Die Armenkästen, so hat es der ehemalige Petri-Pfarrer Reinhard Creutzburg in einem Aufsatz dargelegt, gab es seit der Reformation. Neben der Armenfürsorge hatten sie noch eine weitere Funktion: nämlich die Bezahlung der kirchlichen Mitarbeiter, also auch der Pfarrer, sowie die Instandhaltung der Kirchen- und Schulgebäude. So erklärt sich auch die bauliche Besonderheit dieser Kästen – sie waren zumeist im Inneren zweigeteilt, weshalb es auch zwei Einwurfschlitze oder -trichter gab. Ihrem Zweck gemäß sollten sie möglichst an einer frequentierten Stelle in der Kirche stehen. Die Pfarrer hatten Anweisung und sollten, zitiert Creutzburg, „das Volk in den Predigten fleißig vermahnen, dass sie um Gottes Willen zur Erhaltung obgemeldeter, christlicher Ämter der Pfarrer und Schulen, auch zum Behuf der Armen wollten darein geben“.

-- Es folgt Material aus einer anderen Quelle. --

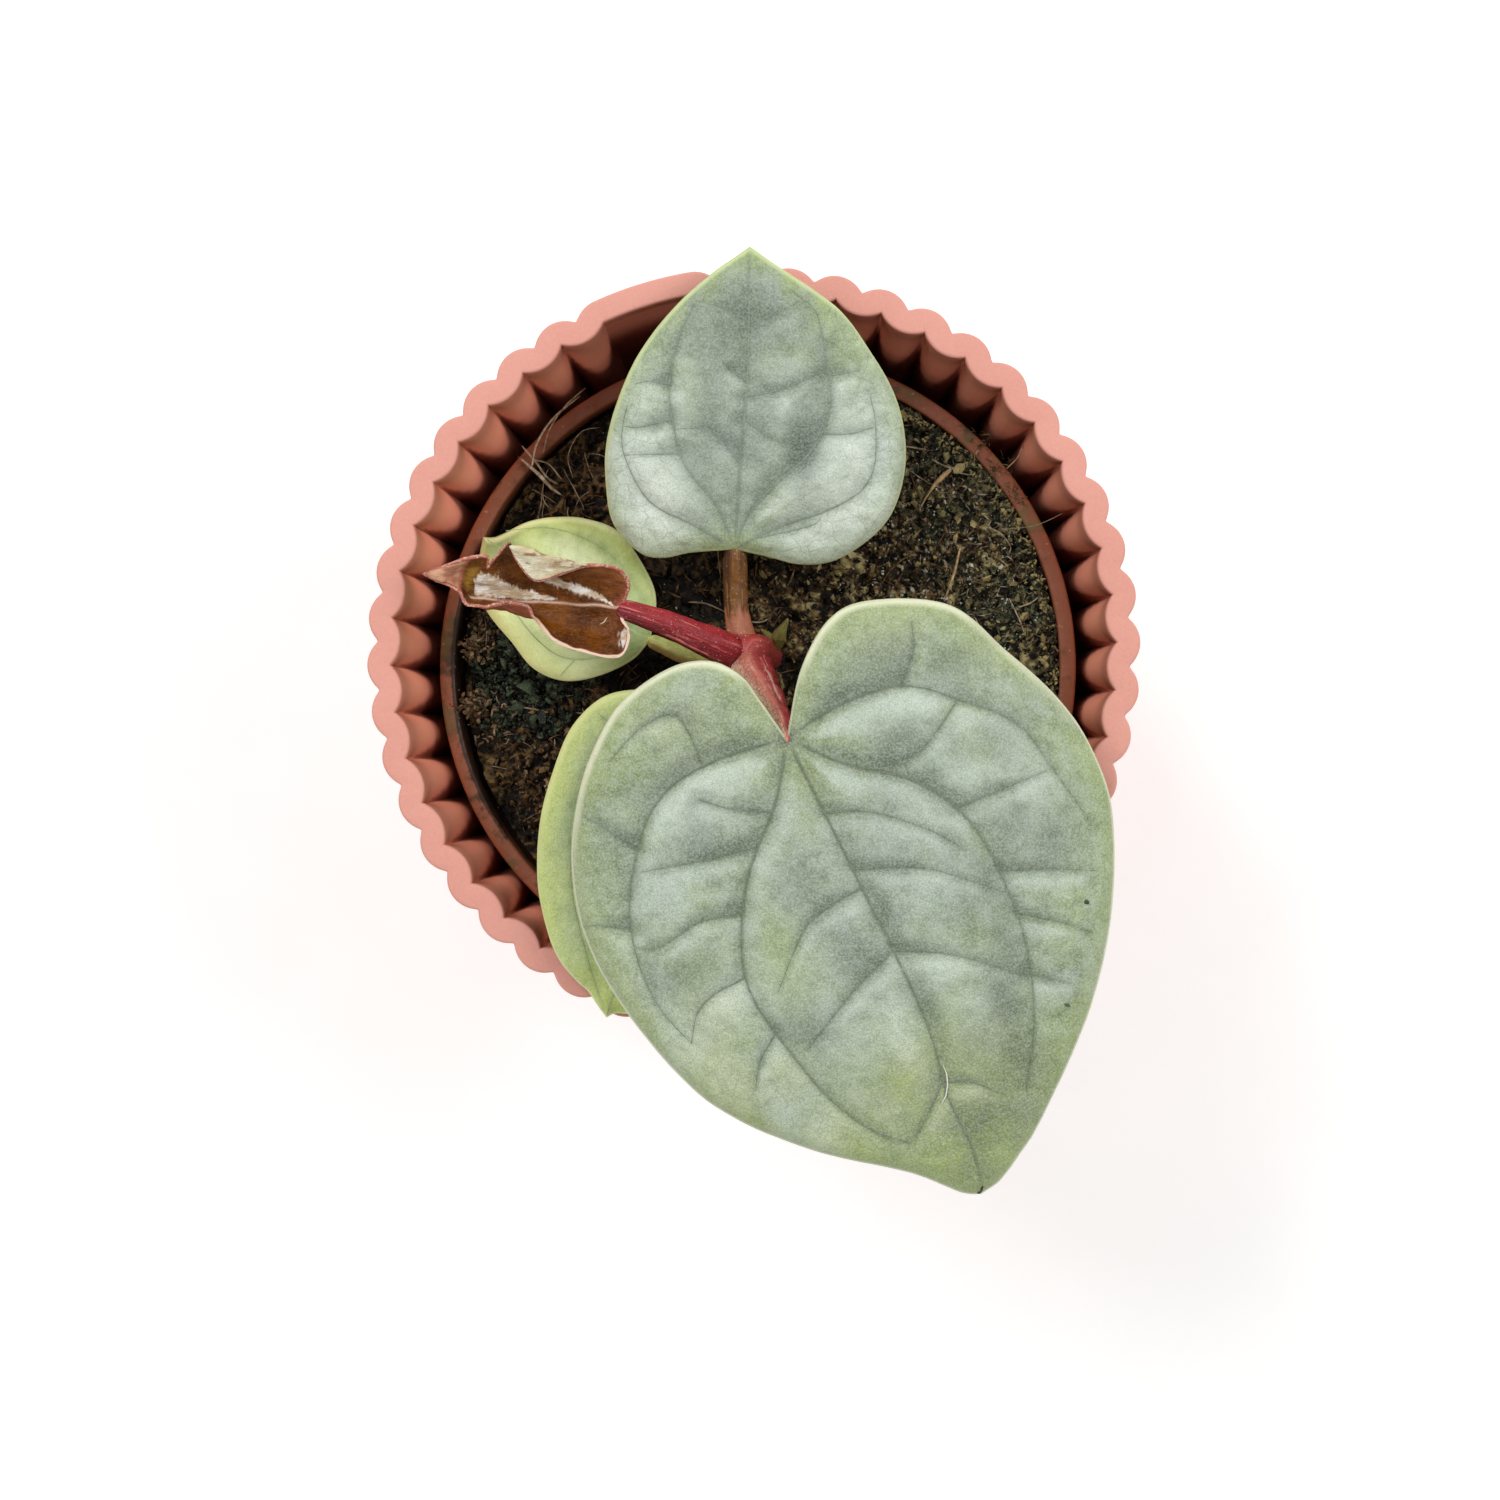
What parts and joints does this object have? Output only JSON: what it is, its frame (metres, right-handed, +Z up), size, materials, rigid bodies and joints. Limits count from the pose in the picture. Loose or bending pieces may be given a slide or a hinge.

Auch wenn Kircheneinbrüche damals „mit drakonischen Strafen belegt“ waren, wie Seyderhelm schilderte, waren die Armenkästen gleichwohl gut gesichert – mit gleich drei Schlössern. Jeweils einen Schlüssel hatten der Pfarrer, ein Vertreter der Gemeinde und einer des Rats. Die Schlüssel zum Armenkasten in St. Petri „gibt es leider nicht mehr“, sagt Pfarrer Schröder. Aber man wisse „sicher, dass der Kasten leer ist – also kein Schatz“.

Ein geschichtlicher Schatz ist die Petrikirche – übrigens die kleinste und älteste der Stendaler Pfarrkirchen – an sich womöglich schon. Ihre erste urkundliche Erwähnung findet sich im Jahre 1285, sie galt fortan als Kirche der „kleinen Leute“. Aus einer armen Familie stammte denn auch Johann Joachim Winckelmann, der hier am 12. Dezember 1717 getauft wurde. Und im „Wende-Herbst“ 1989 traf man sich in St. Petri zum Friedensgebet, war diese kleine Kirche also Ausgangspunkt der Montagsdemonstrationen.